In the ancient Cheddar Gorge of Somerset in England, there is a huge cavern. Since it was first discovered more than a century ago it has yielded many rare artifacts and bones from the ancient past, including even a complete seated skeleton, nine thousand years old. But in 1950 this place, named "Gough's Cave" after the Victorian sea captain who found it, also yielded what is perhaps the oldest piece of traded gem-type material ever discovered. It is dark red and rather dirty, like a scuffed piece of translucent toffee, and it is almost the size of a dozen credit cards stacked together.It is a piece of amber and it was traded at least 12,500 years ago. It looks an unlikely treasure, but treasure it is because it is possibly the first indication we have today of a human fascination with amber that has lasted since prehistoric times.
At the time of its discovery there was no way to ascertain where the amber in Gough's Cave had come from-whether from Britain (some rare pieces of native amber had been found on the Isle of Wight)or farther afield. However, fourteen years later a professor at Vassar College in New York came up with the answer. Using dental equipment designed for tooth fillings, he ground up a tiny fragment of the amber, and then observed how it absorbed infrared light. He determined that it was of Baltic origin and was therefore around forty million years old.
This was no huge surprise: most of the world's amber is from the Baltic area of northern Europe. But how could the amber have gotten into Gough's Cave so long ago? Today a small amount of amber is washed up every year on eastern English beaches, but when the Gough's Cave piece arrived, Britain was still linked to the rest of Europe by a vast land bridge, which only disappeared around 8,500 years ago. Similarly, the Baltic was not a sea but a huge freshwater lake, and it remained enclosed by land until the North Sea crashed through Denmark around 5500 b.c. So, for that little piece of amber to travel the hundreds of miles from its place of origin to Somerset, it must have been carried there-by human hands.
Perhaps it was a one-off piece, kept in a pouch by a single long-distance migrant, but it is more likely, given the distance involved, that it got there in a complicated series of trades.The amber would have been handed from one early merchant to another, swapped for food, weapons, flints, or furs, and its presence in the Somerset cave was the earliest evidence of what would become an extensive trading network across Europe: the Amber Route.

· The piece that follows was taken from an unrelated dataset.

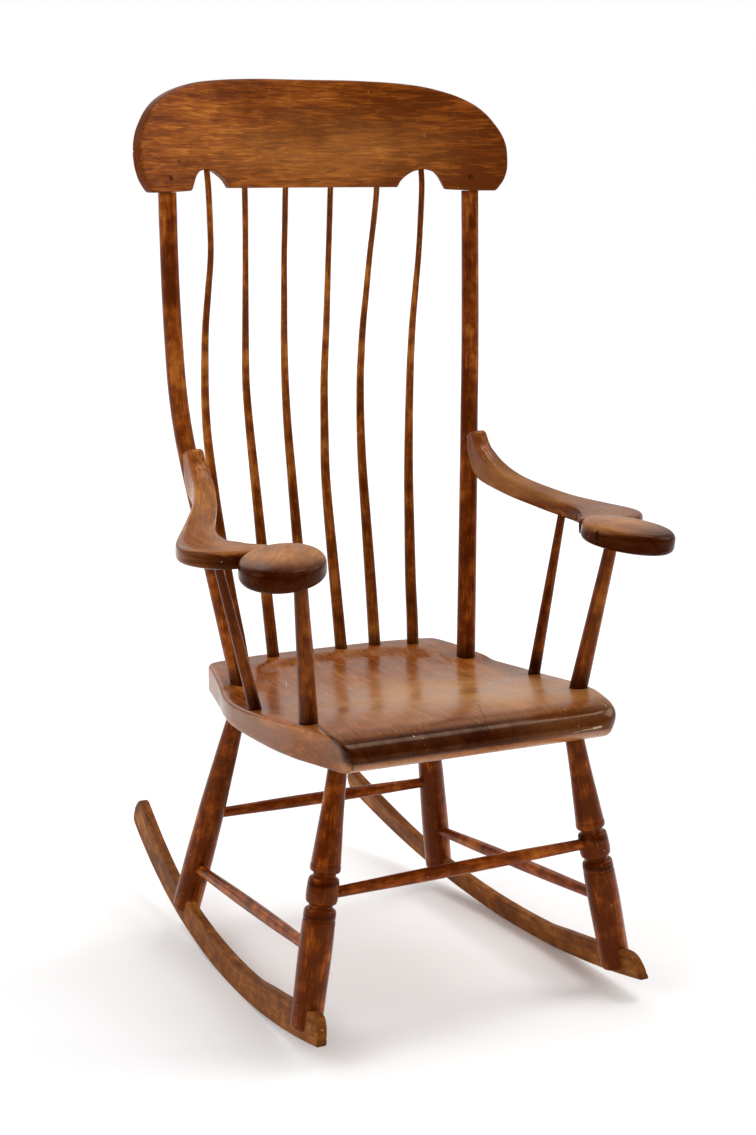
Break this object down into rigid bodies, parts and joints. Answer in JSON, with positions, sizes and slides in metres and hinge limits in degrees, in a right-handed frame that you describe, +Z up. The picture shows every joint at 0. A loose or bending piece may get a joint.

To follow it back, we will travel east, across what are now the southern English counties, covered then with balmier forests and plains, and over the ancient land bridge into what is now northern France or the Netherlands, which were then on higher ground. We will continue into northern Germany, then farther north toward Denmark, or perhaps east to the extended flatlands of the Vistula delta in Poland, which for thousands of years has been the most productive source of amber in the world. Amber trading happened here in such a frenzy that it has been said to have hastened the arrival of the Bronze Age in Baltic Europe. And in addition to the piece found in Gough's Cave, there is evidence in ancient tombs and caves all over Europe, and even in North Africa and the Middle East, that Baltic amber traveled for many miles, from Stone age times to now. The height of its mystery was the time of the ancient Greeks, who said that King Menelaus' palace was lined with it, and it was almost equal in its magnificence to the Kingdom of Heaven.

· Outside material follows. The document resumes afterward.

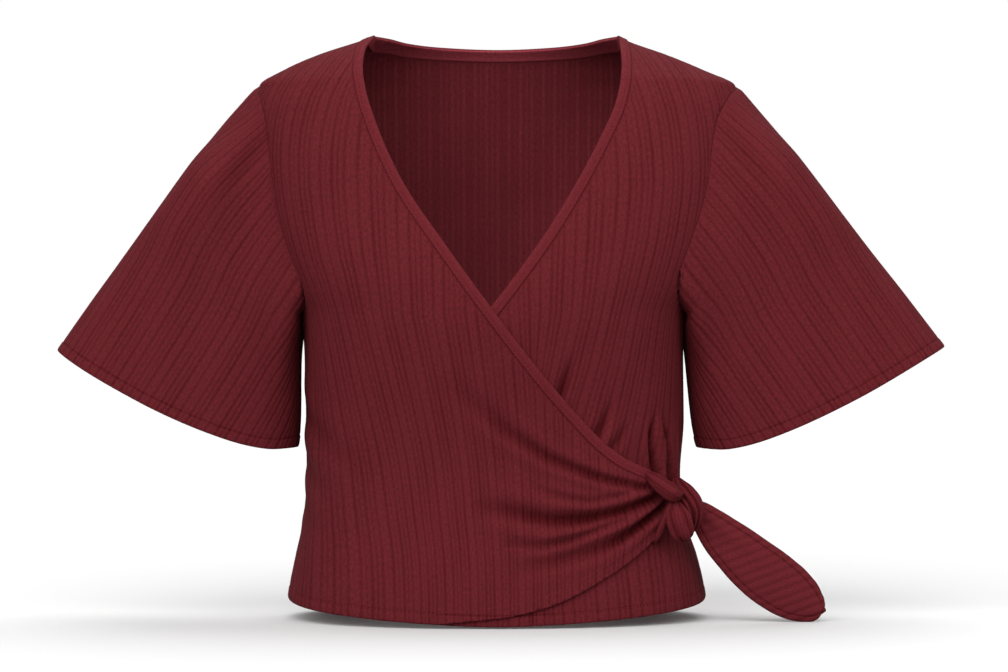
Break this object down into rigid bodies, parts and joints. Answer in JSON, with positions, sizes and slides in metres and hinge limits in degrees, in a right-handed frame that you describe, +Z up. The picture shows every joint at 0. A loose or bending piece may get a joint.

But why? Nowadays amber is often seen as a poor cousin to the other treasures of the jewel box. It tends to be light, soft, cheap, and not very rare at all. But accident, history, and some remarkable physical qualities have meant that it has sometimes been valued more highly than gold. It so intrigued early physicists that they named one of the most extraordinary natural phenomena in the universe after it; and in its time it has inspired treasure-seekers, dictators, thieves, crusaders, scientists, madmen, and filmmakers. For some it has been a proof of God's existence; for others it has confirmed the reverse.